Product Description
A guide to derivative products and hedging strategies for all commodities, examining each of the main OTC and non-OTC products. It offers a perspective on risk management and analysis for established and newer markets. Useful reading for financiers, producers, lawyers and accountants.
Excerpted from Commodity Derivatives and Finance by Kathleen Tener Smith and Pam Kennison. Copyright © 1996. Reprinted by permission. All rights reserved
Chapter 7: Integrated risk management A company will find risk wherever it faces a market. No company faces just one market, rather most face a multitude. There are markets where companies sell their products, markets where they buy their raw materials, and markets where they obtain their financing. Some of the risks embedded in these markets are the business risks that the company was incorporated to manage, while others come from interest rate cycles, commodity price shifts, and exchange rate swings.
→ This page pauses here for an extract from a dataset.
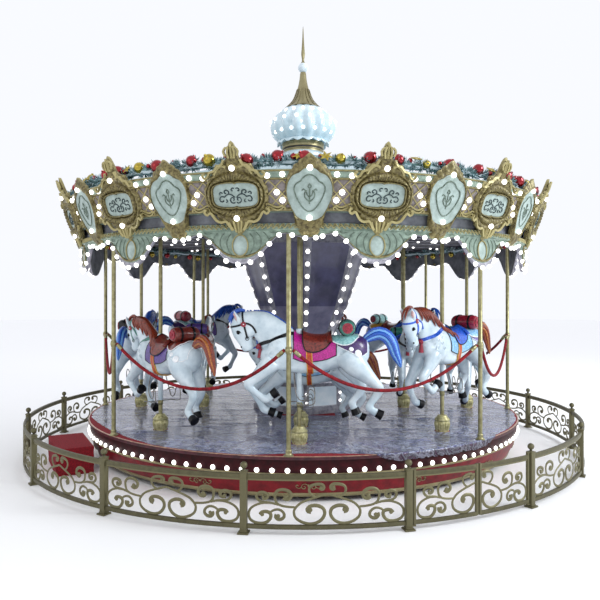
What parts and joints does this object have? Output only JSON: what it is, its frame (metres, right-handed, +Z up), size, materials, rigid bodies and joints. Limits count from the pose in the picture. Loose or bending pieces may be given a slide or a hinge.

None of these financial prices moves, or affects a company, in isolation. Arbitrage ensures that interest rates and exchange rates, for example, are tightly interlaced. More generally, major political and economic events will likely affect many financial prices simultaneously. It is well known, for instance, that as an economy nears the peak of its business cycle, its firms will likely encounter increases in both commodity prices and long term interest rates. In another example, both exchange rates and gold prices are likely to shift dramatically in response to political instabilities.